▶ Problem: Restate, exactly and only, the lines from the first through the line containing "wire: float = 0.5".

▶ Raw data:

>> START

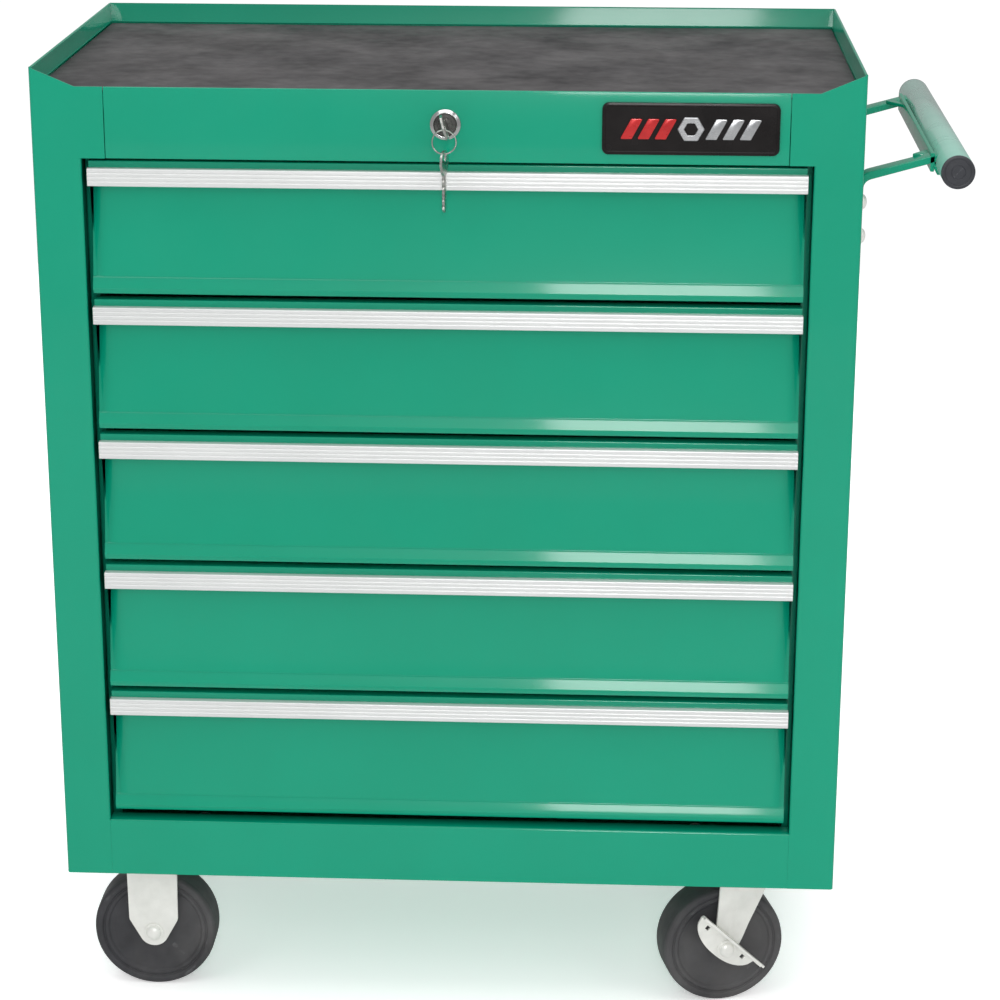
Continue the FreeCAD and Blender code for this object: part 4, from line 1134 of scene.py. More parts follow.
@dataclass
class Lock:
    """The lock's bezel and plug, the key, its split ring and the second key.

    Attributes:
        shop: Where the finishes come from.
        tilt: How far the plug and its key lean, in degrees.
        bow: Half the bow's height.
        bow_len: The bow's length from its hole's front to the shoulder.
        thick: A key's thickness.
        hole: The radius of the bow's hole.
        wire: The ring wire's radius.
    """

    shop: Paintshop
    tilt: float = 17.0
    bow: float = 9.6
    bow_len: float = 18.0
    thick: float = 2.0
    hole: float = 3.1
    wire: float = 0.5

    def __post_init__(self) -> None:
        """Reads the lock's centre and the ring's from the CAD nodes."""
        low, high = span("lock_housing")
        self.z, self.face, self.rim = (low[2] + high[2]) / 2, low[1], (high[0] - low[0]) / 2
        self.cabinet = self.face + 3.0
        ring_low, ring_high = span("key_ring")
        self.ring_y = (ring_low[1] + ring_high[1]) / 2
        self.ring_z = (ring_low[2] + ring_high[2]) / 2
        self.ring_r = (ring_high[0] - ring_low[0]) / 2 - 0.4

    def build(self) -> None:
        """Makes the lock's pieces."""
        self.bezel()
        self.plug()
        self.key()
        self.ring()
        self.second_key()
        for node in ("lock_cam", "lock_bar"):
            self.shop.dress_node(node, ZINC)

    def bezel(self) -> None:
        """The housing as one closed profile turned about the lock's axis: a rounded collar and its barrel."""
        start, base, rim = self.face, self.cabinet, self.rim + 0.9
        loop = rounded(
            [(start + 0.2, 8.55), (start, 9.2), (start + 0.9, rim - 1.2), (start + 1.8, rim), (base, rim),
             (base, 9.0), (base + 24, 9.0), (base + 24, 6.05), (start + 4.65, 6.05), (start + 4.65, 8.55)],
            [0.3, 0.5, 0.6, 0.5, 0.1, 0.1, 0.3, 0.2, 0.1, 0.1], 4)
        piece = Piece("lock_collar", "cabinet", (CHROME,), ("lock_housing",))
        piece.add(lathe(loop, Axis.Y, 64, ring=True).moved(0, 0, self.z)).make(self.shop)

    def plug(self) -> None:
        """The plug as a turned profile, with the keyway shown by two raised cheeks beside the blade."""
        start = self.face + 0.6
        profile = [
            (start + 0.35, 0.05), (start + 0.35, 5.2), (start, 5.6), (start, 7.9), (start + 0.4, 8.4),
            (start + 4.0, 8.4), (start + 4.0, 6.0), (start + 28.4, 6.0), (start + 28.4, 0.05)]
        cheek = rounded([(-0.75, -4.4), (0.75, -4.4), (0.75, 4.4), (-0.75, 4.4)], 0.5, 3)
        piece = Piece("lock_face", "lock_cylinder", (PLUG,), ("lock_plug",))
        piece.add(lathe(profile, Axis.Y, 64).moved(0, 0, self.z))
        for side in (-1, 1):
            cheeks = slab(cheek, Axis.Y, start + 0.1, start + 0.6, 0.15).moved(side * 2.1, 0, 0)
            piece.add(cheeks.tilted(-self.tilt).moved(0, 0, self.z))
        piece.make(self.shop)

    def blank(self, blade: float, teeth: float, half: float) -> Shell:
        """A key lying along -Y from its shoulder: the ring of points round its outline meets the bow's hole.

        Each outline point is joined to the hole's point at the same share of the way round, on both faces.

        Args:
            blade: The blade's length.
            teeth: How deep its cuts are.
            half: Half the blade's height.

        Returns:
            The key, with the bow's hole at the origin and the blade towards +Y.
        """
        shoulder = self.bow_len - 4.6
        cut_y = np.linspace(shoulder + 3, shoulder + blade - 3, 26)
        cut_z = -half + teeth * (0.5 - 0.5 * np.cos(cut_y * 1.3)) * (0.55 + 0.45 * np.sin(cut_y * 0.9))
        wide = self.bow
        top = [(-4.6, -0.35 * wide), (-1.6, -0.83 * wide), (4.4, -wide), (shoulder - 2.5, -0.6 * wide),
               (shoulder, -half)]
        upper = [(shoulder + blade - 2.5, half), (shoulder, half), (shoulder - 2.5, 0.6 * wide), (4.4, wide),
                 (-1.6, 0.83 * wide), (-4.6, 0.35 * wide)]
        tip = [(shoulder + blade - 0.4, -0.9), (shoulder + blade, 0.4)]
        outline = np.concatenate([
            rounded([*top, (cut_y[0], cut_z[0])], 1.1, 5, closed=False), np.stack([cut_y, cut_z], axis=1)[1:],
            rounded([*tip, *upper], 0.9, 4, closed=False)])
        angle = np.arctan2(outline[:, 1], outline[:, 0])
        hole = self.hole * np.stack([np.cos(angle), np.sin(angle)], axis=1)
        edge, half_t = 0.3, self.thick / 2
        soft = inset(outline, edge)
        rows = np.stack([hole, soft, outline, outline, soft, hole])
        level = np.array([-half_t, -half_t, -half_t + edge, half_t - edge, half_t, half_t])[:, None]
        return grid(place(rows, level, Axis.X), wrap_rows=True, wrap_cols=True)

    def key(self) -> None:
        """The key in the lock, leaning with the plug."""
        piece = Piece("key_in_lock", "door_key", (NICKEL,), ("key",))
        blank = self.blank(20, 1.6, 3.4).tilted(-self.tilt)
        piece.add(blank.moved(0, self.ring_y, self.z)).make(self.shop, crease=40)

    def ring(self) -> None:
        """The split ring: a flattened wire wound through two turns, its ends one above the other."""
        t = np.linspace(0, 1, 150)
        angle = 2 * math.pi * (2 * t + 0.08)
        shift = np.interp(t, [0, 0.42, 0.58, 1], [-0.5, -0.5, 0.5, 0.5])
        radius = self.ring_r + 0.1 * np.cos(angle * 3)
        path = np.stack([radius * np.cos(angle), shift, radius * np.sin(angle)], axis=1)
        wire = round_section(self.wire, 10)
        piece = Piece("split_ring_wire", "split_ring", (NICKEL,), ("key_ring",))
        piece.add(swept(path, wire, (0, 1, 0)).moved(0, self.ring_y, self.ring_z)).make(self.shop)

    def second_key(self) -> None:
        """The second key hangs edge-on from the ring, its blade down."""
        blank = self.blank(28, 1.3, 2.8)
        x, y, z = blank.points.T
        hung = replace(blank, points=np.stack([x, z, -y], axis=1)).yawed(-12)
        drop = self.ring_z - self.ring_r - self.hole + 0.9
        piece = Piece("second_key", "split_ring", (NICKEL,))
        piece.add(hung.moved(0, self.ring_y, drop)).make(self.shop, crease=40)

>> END

▶ Full answer:
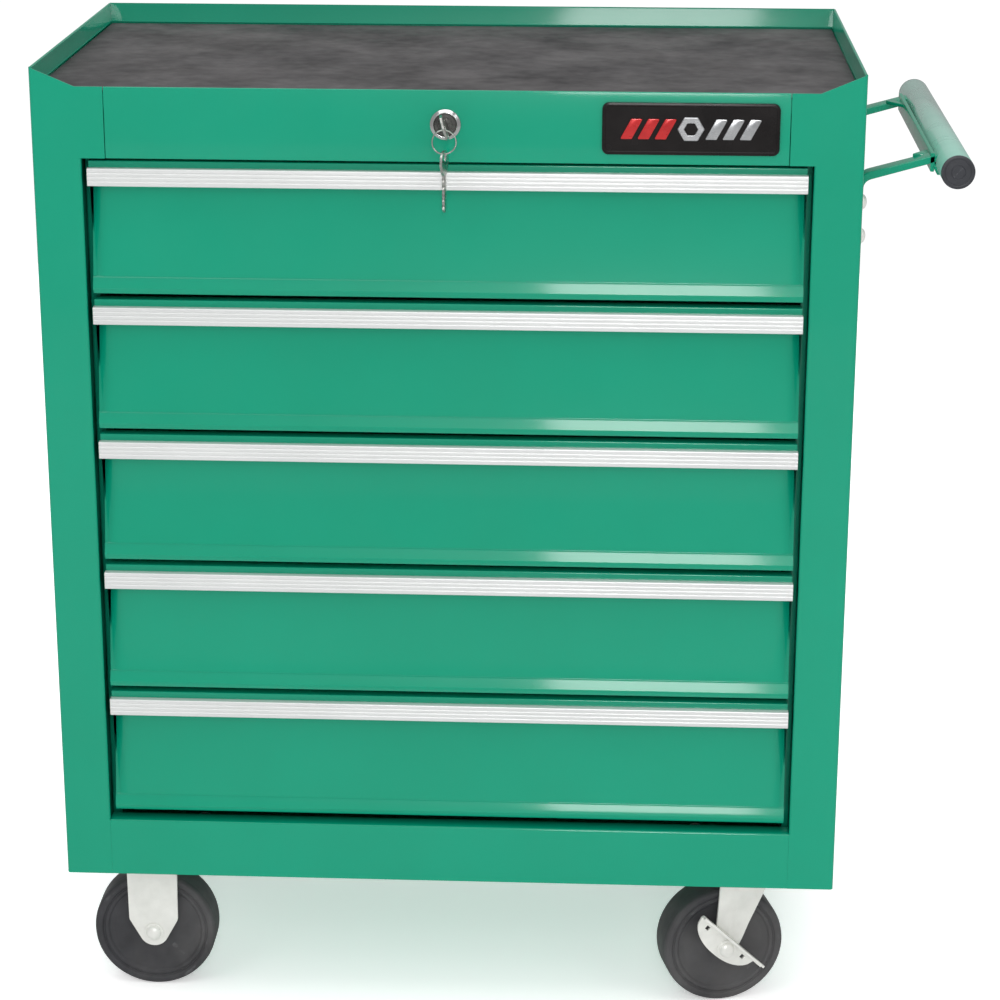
Continue the FreeCAD and Blender code for this object: part 4, from line 1134 of scene.py. More parts follow.
@dataclass
class Lock:
    """The lock's bezel and plug, the key, its split ring and the second key.

    Attributes:
        shop: Where the finishes come from.
        tilt: How far the plug and its key lean, in degrees.
        bow: Half the bow's height.
        bow_len: The bow's length from its hole's front to the shoulder.
        thick: A key's thickness.
        hole: The radius of the bow's hole.
        wire: The ring wire's radius.
    """

    shop: Paintshop
    tilt: float = 17.0
    bow: float = 9.6
    bow_len: float = 18.0
    thick: float = 2.0
    hole: float = 3.1
    wire: float = 0.5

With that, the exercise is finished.